The migration.tables list declares every table to migrate and the path to its YAML config. The datasource is standard Spring Boot — no Pulsaride-specific connection properties.

spring:
  datasource:
    url:      jdbc:postgresql://localhost:5432/mydb
    username: ${DB_USER:user}
    password: ${DB_PASS:password}
  main:
    web-application-type: none   # no HTTP server needed for batch

migration:
  tables:
    - table:  products
      config: migration/01-products.yaml
  batch-size: 500

4. Three Java files — no business logic in Java

File	Lines	Purpose
`QuickstartApp.java`	~10	`@SpringBootApplication @EnablePulsarideTransform @ConfigurationPropertiesScan`
`MigrationProperties.java`	~30	Binds the `migration.*` YAML block via `@ConfigurationProperties`
`MigrationRunner.java`	~100	`CommandLineRunner` — the wiring between library classes

MigrationRunner calls three library methods. Everything else — filtering, transformation, upsert logic — runs inside the library:

// 1. Parse the YAML config into a typed object
MigrationConfig config = MigrationLoader.load(Path.of("migration/01-products.yaml"));

// 2. Build the processor: applies filter + field mappings + expressions
PulsarideEventProcessor processor =
    new PulsarideEventProcessor(config, new DebeziumEventNormalizer());

// 3. For each source row: transform, then write if not filtered out
for (Map<String, Object> row : readCsv(config)) {
    Map<String, Object> out = processor.process(row, null);
    if (out != null) {   // null = excluded by the filter: rule
        writer.upsertAll(config.getTarget_table(), List.of(out), List.of("id"));
    }
}

5. Run it

# 1. Start PostgreSQL (schema is initialised from sql/01-init.sql)
docker compose up -d

# 2. Run the migration
mvn spring-boot:run

Expected output:

━━━━━━━━━━━━━━━━━━━━━━━━━━━━━━━━━━━━
  Pulsaride Quickstart — [products]
━━━━━━━━━━━━━━━━━━━━━━━━━━━━━━━━━━━━
  CSV 'data/products.csv' — 20 row(s) loaded
  [products] read=20, written=16, filtered-out=4
  ✓ products — 16 rows written

16 rows written, 4 silently filtered (STATUS != 'ACTIVE'). Re-run: same result, no duplicates.

YAML quick reference

Key	Description
`target_table`	Target table name in PostgreSQL
`filter`	Row predicate — non-matching rows are skipped silently
`sources[].type`	`csv` \| `jdbc` \| `staging` \| `event`
`sources[].file`	Path to CSV file (type: csv only)
`sources[].table`	Source table name (type: jdbc only)
`fields[].name`	Target column name
`fields[].source`	Source column — direct copy
`fields[].expression`	Transform expression: `upper(X)`, `trim(X)`, `nvl(X,'default')`, `hash(X,'SHA-256')`, …
`reject_policy`	`SKIP` (default) \| `FAIL` \| `ABORT`

Next steps

JDBC source (Oracle / PostgreSQL) — change sources[].type to jdbc and add a table: or sql: field.
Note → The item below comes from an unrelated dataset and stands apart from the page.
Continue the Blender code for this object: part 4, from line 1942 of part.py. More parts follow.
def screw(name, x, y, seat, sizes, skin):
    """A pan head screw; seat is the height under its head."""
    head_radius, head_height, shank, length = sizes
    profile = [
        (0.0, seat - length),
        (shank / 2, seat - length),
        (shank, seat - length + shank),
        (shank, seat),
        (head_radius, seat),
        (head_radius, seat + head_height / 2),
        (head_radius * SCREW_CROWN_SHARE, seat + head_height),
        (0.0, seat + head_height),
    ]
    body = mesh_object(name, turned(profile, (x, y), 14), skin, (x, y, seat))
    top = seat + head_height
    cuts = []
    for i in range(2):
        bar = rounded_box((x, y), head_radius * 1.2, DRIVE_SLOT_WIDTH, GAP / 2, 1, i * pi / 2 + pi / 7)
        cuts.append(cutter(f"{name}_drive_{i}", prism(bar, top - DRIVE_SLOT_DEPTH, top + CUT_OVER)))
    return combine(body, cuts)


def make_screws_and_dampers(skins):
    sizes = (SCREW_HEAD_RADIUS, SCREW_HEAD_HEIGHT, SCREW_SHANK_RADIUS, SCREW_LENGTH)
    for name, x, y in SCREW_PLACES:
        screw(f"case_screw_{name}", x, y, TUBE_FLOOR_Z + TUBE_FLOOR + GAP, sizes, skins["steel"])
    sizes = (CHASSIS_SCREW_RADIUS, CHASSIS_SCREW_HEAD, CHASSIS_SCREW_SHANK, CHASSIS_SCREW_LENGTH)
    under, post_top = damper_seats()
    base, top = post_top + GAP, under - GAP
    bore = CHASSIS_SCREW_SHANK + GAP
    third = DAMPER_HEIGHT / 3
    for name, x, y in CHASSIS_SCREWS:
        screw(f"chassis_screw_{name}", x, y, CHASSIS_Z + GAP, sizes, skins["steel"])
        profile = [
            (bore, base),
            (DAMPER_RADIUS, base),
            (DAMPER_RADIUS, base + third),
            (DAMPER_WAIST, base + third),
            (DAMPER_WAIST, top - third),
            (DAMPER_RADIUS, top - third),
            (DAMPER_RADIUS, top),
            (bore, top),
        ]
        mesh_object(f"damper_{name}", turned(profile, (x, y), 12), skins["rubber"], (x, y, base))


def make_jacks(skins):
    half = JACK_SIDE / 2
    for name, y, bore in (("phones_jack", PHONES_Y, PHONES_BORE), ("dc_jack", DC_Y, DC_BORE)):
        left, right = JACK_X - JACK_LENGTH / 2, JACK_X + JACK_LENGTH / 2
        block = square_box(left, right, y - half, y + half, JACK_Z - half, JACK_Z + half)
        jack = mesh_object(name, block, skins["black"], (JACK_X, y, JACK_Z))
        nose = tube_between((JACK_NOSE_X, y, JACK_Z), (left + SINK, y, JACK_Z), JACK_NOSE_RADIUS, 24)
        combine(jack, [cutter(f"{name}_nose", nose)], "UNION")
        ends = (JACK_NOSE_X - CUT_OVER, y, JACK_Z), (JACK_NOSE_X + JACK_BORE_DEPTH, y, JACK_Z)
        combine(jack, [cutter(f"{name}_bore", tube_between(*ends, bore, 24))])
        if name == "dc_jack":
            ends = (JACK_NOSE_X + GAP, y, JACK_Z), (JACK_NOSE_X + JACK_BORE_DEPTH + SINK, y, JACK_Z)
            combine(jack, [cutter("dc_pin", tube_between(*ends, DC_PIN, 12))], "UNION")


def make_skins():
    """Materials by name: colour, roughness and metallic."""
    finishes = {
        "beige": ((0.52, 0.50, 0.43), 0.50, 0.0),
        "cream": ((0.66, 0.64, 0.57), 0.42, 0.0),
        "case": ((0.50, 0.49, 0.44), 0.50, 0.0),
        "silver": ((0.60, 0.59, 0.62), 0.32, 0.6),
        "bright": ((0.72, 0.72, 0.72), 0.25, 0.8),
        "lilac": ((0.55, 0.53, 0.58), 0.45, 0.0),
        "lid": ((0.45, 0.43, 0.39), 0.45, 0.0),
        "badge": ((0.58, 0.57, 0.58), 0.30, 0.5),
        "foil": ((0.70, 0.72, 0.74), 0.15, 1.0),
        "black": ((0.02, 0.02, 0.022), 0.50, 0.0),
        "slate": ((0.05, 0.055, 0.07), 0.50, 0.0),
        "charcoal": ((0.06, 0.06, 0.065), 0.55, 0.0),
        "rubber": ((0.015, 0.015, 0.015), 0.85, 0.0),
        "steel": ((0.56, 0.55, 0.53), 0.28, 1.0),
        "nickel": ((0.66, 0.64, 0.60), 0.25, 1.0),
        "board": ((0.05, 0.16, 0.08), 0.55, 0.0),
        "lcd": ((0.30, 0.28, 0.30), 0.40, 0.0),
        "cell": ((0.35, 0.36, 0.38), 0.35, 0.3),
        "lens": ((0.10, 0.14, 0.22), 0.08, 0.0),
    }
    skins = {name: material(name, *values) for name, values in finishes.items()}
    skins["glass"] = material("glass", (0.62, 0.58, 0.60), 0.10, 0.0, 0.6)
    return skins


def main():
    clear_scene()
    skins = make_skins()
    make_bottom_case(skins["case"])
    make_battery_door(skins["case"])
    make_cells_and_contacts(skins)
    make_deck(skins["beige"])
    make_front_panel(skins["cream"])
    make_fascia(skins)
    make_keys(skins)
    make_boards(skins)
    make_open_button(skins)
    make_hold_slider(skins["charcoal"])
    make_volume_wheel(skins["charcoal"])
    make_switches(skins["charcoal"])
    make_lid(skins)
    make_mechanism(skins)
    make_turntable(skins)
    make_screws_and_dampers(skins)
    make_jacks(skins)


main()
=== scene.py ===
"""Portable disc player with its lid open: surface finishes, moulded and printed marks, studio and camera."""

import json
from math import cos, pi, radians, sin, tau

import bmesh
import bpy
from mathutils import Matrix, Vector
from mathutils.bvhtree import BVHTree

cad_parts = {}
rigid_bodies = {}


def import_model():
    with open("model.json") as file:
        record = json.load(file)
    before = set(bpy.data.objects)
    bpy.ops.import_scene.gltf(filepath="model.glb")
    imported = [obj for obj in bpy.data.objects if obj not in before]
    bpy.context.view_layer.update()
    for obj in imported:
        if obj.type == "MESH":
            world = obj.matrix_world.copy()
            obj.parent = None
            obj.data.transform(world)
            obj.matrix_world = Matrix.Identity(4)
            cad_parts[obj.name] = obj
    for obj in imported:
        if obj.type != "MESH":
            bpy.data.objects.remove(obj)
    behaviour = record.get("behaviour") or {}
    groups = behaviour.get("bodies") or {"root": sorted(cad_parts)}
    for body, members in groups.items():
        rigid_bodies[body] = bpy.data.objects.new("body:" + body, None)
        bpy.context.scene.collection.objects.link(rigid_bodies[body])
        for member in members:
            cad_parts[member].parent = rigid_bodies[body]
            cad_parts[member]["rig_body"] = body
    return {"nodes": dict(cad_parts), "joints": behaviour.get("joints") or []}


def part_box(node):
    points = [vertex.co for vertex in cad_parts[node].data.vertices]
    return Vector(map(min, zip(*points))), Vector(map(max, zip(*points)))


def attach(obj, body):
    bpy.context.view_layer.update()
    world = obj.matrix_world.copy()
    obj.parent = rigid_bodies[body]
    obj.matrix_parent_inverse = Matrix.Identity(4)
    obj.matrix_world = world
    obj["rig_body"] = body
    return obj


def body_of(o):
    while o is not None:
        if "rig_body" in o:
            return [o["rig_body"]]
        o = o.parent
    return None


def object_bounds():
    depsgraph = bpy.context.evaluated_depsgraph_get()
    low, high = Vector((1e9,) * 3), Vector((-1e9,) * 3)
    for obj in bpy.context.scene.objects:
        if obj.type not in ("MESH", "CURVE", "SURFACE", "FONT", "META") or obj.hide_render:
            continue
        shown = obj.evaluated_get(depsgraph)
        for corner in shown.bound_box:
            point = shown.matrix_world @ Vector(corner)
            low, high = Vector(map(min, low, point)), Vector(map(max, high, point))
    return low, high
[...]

Wire a second DataSource bean for the source DB. See Spring Integration.
FK dependencies across tables — declare depends_on: in the YAML; the library defers rows with unresolved FK references and replays them automatically.
Full framework (health, DLQ, CDC, monitoring) — add @EnablePulsarideTransform to your main class and follow the healthcare-migration-service example, which extends this exact pattern.
YAML Reference — all fields, filter operators, expressions, lookups, and declarative steps.